Mesela, bir kadeh şarabı burnuna yaklaştırdığında hissettiğin o çiçek, meyve, baharat kokuları var ya, aslında hepsi üzümün toprağa nasıl tutunduğuyla, bağın hangi iklimde yetiştiğiyle ve hatta insanın nasıl bir özen gösterdiğiyle ilgili! Meğer toprağın altındaki minicik mantarlar bile şarabın tadında rol oynuyor. Şaşırdın mı?
Bir örnek vereyim: Loire bölgesinin Pouilly-fumé diye bir şarabı var, Sancerre bölgesinin komuşusu ve o kendine has çakmaktaşı kokusuyla ünlü. Ben de sanıyordum ki, bu koku toprağın içindeki taşlarla ilgili. Oysa olay çok farklı! Toprak, bağa öyle şeyler öğretiyor ki bitki, o taşlı topraktan bir çok molekül alıp o molekülleri yeni koku moleküllerine dönüştürüyor . Yani, şarap sadece meyve değil; toprak, iklim, bağcı ve biraz da sihir var işin içinde.
Bir de şarabın üç farklı aroma ailesi var. Üzümün kendisinden gelen aromalar var mesela, sauvignon blanc’tan gelen o greyfurt veya yeşil elma kokusu gibi. Sonra fermantasyon sırasında ortaya çıkanlar var: Beaujolais nouveau içtiğinde hissettiğin muz kokusunu hatırlarsın belki. Ve bir de şarap yıllandıkça gelen aromalar var; hani o eski, yıllanmış şaraplarda hissettiğimiz deri, toprak veya bazen trüf mantarı gibi kokular…

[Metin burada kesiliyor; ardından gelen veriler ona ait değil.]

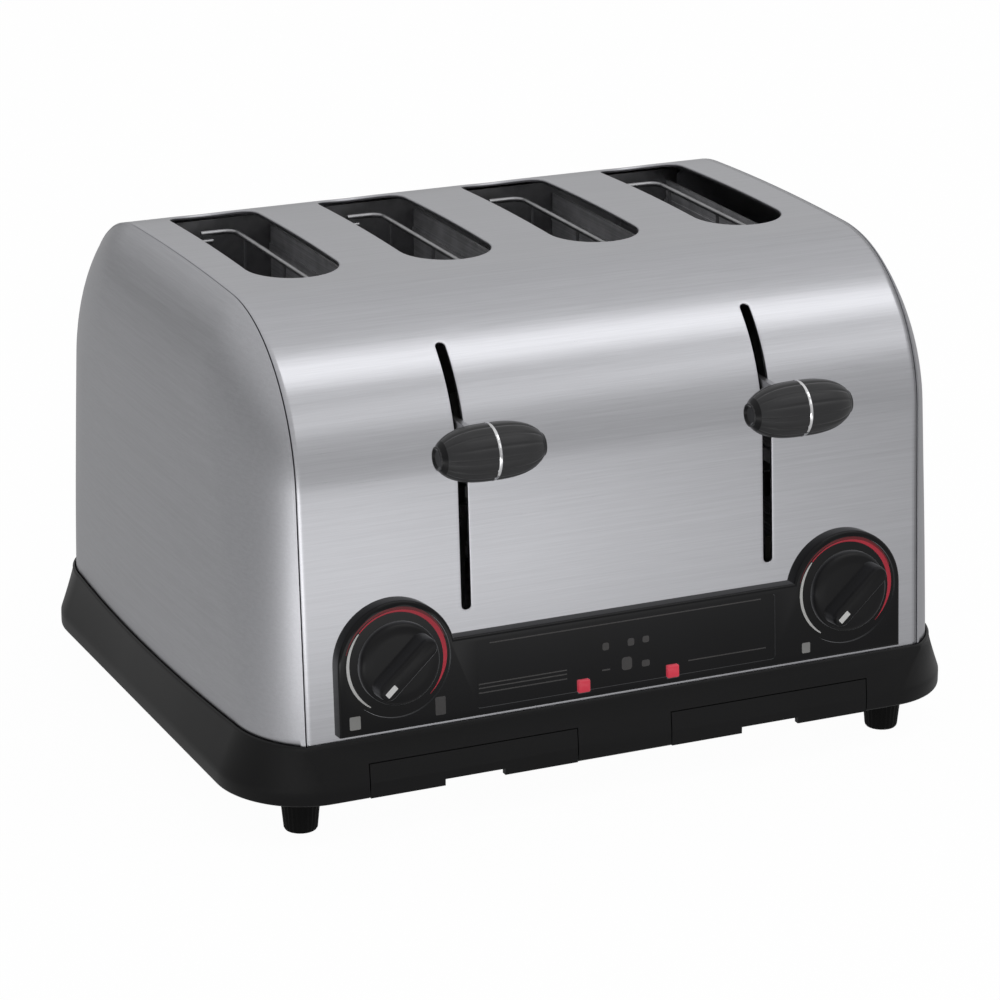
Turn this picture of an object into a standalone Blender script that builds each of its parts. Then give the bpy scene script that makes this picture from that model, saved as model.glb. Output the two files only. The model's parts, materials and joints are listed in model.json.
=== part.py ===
"""A four-slot pop-up toaster, built the way the real one is put together.

Units are metres. +X is to the right of someone facing the front, the front is at -Y and +Z is up.
Every piece is worked out about the middle of the body. The empty called toaster then moves them all so
that the origin lies on the table, under the middle of the space that the toaster takes up.
"""

import math

import bmesh
import bpy
from mathutils import Matrix, Vector

# Fits between pieces
FIT = 0.0003  # between a piece and what it seats on
RUN = 0.0006  # round anything that slides or turns
OVER = 0.002  # how far a cutter reaches past what it cuts

# Base skirt, a moulded ring that flares out at the bottom
BASE_WIDTH = 0.311
BASE_DEPTH = 0.2555
LIP_Z = 0.0412  # top of the skirt
SKIRT_BAND = 0.0060  # upright band at the bottom of the skirt
SKIRT_FLARE = 0.0019  # how far the front and back of the skirt spread below the lip
SIDE_FLARE = 0.0031
SKIRT_CORNER_X = 0.0334
SKIRT_CORNER_Y = 0.0370
SKIRT_WALL = 0.0025
SKIRT_EDGE = 0.0008
LIP_WIDTH = 0.0010
LIP_FIT = 0.0006  # between the lip and the body where the body passes through it
LIP_DROP = 0.0018
SHELF_WIDTH = 0.0110
SHELF_WALL = 0.0022
CORNER_STEPS = 8

# Feet
FOOT_HEIGHT = 0.0172  # from the table to the bottom of the skirt
FOOT_SIDE_INSET = 0.0284  # from the widest line of the skirt to the middle of a foot
FOOT_END_INSET = 0.02225
FOOT_RADIUS = 0.0081
FOOT_TAPER = 0.0012
FOOT_RIB = 0.0006
FOOT_RIBS = 12
FOOT_COLLAR = 0.0030

# Bottom plate
PLATE_RISE = 0.0018  # from the bottom of the skirt to the underside of the plate
PLATE_WALL = 0.0012
VENT_WIDTH = 0.0040
VENT_LENGTH = 0.0300
VENT_PITCH = 0.0090
VENTS = 7
VENT_INSET = 0.03575

# Sheet metal body
SHEET = 0.0010
TUCK = 0.0045  # how far the body stands down inside the lip
LEAN = math.radians(3.46)  # how far the front and back tilt inwards
ARCH_START_Z = 0.1389
ARCH_RADIUS = 0.0648
CROWN = math.radians(2.16)
ARCH_STEPS = 8
CROWN_STEPS = 2
END_WIDTH = 0.0194  # from the side of the body in to the seam of an end panel
SEAM_GAP = 0.0004
FLANGE = 0.0070
SIDE_BOW = 0.0032
ROLL_FOOT = 0.0330
ROLL_TOP = 0.0610
ROLL_ENTRY = math.radians(28.5)  # slope at which an end falls away from its seam
ROLL_STEPS = 5
SIDE_STEPS = 2
SPINE_Z = 0.1250  # top of the middle line that the faces of an end panel run to

# Bread slots
SLOTS = 4
SLOT_WIDTH = 0.0370
SLOT_FRONT_INSET = 0.0102  # from the chamber's front wall back to the slots
SLOT_REAR_INSET = 0.0035
ROUND_STEPS = 8

# Chamber walls
FRONT_BAY = 0.06795  # from the front of the body back to the chamber
REAR_BAY = 0.04675
BULKHEAD_WALL = 0.0012
BULKHEAD_SIDE = 0.0009  # between the ends of a bulkhead and the flanges of the end panels
BULKHEAD_HEAD = 0.0008
SHIELD_TOP_Z = 0.1800
SHIELD_WALL = 0.0010
SHIELD_INSET = 0.0004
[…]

En çok ilgimi çeken şeylerden biri, insanların şarabın renginden etkilenmesi olur genelde. Mesela bir araştırmaya göre, beyaz şaraba kırmızı boya katıp insanlara sunduklarında çoğunluğun “Bu şarapta kesin kırmızı meyveler var” demişler. Meğer gözlerimiz de burnumuz kadar baskınmış! Şarap içmeden önce gözlerimiz beynimize sinyali veriyor ve aromaları bile ona göre algılıyoruz. İnsan aklı ne ilginç, değil mi?
Kısacası, bir şarap tadımı aslında duyuların hatta bize beynimizin bir oyunu. Tadarken sadece burnumuz değil, dilimizde hissettiğimiz sıcaklık, asitlik ve hatta o şarabın ağzımızda bıraktığı doku hissi bile bu deneyimin parçası.
Ne dersin? Bir gün beraber bir şarap tadımı yapalım mı? Hem bu bilgileri test ederiz hem de güzel vakit geçiririz. Biraz sohbet eder, biraz şarap içeriz. Hem sana anlatacak daha çok şeyim var.